Tally the lines that contain the string "this" and give the number by itself.

## Stored data
******
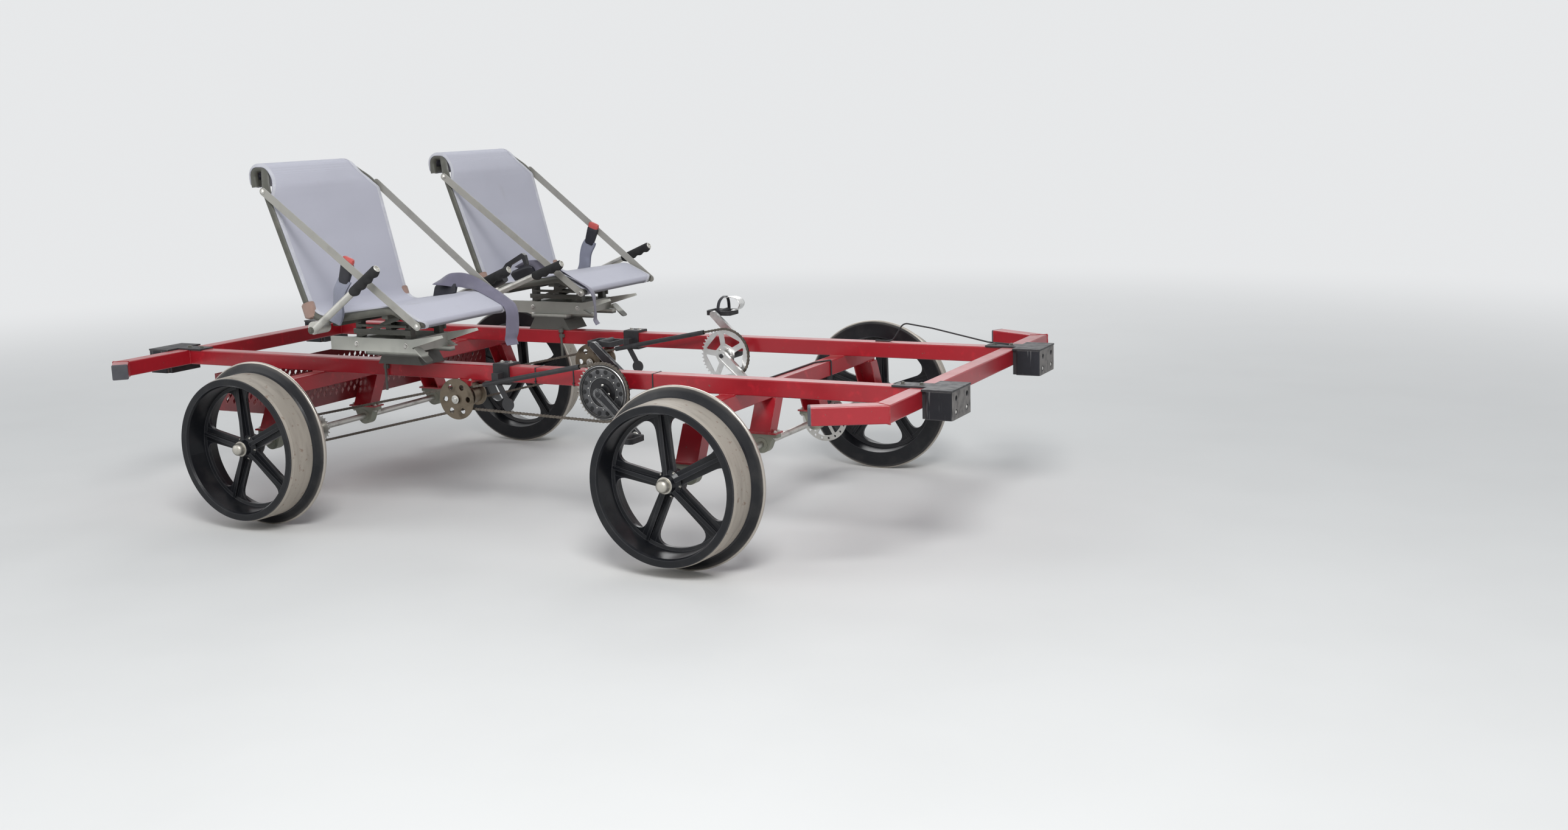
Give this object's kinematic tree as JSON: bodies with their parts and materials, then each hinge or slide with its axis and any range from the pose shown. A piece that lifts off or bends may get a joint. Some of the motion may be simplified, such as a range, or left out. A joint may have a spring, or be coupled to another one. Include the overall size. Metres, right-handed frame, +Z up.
******
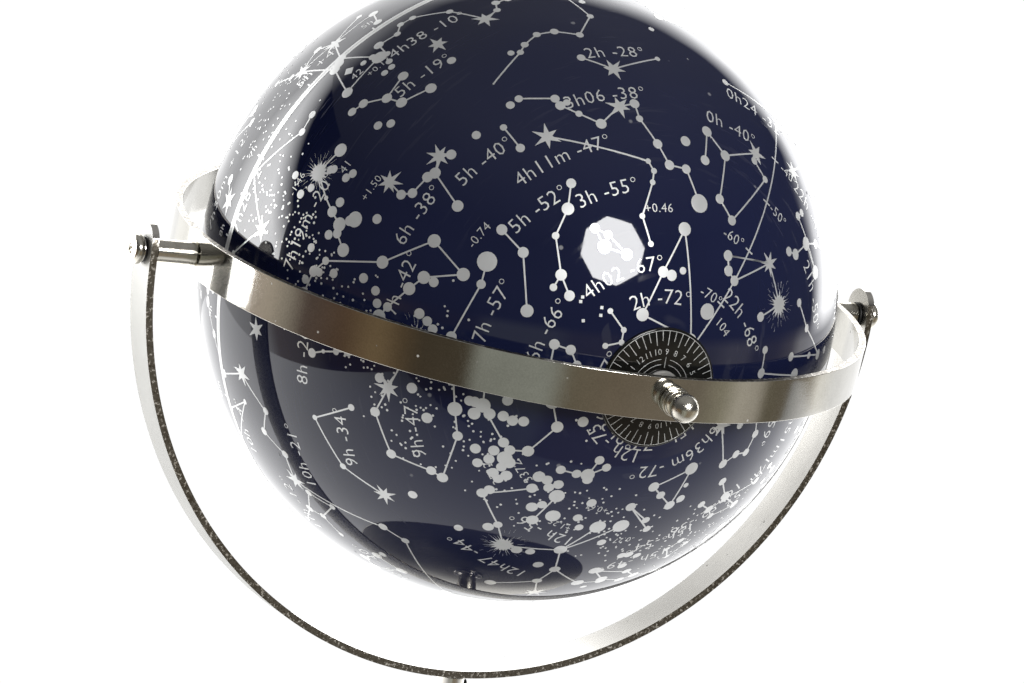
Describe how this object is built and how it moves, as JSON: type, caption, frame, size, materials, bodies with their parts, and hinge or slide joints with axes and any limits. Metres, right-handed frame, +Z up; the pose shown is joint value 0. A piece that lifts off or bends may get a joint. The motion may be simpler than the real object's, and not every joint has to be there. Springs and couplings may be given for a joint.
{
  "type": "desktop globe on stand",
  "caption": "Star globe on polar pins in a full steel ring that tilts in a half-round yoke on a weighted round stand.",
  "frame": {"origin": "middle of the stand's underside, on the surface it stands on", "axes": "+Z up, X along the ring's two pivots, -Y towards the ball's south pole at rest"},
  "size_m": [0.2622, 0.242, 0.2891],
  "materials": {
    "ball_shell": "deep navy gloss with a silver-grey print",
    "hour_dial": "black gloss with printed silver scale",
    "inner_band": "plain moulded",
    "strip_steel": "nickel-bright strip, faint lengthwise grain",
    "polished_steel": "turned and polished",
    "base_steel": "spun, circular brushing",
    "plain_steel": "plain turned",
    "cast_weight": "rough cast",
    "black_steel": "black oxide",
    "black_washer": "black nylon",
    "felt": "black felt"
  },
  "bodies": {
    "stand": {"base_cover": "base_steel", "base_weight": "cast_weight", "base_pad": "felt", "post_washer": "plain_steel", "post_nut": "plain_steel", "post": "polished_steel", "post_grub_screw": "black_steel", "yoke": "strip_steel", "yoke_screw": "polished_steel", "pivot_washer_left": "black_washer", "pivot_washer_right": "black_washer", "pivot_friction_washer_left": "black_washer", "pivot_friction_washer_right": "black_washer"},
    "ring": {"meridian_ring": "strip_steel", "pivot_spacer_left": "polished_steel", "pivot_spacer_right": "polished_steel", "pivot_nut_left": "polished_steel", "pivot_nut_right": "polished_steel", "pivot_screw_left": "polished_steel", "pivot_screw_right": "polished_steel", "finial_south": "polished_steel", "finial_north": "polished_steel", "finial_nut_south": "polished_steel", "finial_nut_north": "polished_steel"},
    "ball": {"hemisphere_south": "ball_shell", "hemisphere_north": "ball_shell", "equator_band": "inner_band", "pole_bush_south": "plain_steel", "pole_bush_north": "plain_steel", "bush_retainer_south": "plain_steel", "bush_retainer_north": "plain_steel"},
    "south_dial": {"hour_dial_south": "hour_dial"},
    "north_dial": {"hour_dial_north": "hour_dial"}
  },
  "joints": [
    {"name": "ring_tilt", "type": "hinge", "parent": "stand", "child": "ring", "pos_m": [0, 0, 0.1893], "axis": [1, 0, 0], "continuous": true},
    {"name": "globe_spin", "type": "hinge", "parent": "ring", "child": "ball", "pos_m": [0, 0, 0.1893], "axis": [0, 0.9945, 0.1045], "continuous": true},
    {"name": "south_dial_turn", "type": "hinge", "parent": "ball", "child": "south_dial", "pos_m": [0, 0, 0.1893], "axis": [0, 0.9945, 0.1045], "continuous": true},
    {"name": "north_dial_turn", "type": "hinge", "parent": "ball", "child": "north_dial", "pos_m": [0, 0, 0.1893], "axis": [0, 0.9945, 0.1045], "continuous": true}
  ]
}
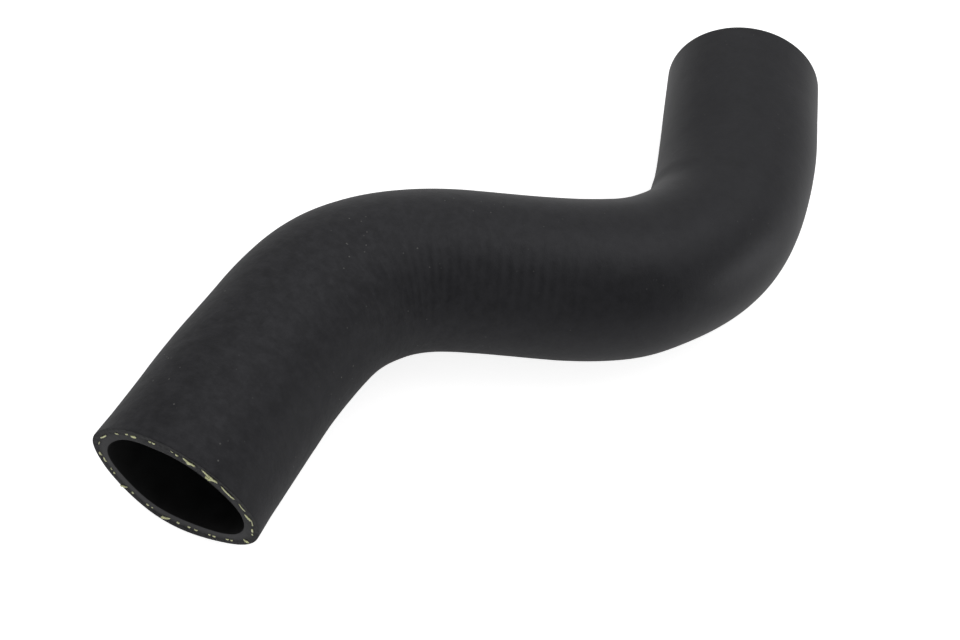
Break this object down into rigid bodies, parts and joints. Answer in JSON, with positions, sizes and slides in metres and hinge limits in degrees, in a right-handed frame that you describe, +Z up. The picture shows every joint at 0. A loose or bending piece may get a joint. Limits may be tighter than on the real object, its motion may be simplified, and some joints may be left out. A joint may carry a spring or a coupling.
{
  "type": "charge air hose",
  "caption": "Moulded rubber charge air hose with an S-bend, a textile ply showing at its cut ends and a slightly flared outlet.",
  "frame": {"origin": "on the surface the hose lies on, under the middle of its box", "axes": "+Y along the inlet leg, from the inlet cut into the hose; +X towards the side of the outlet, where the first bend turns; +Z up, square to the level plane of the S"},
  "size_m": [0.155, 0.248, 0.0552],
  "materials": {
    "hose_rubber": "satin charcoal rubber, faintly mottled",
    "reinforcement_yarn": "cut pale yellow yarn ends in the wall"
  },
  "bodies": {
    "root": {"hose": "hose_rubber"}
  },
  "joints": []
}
******
## Problem solution
3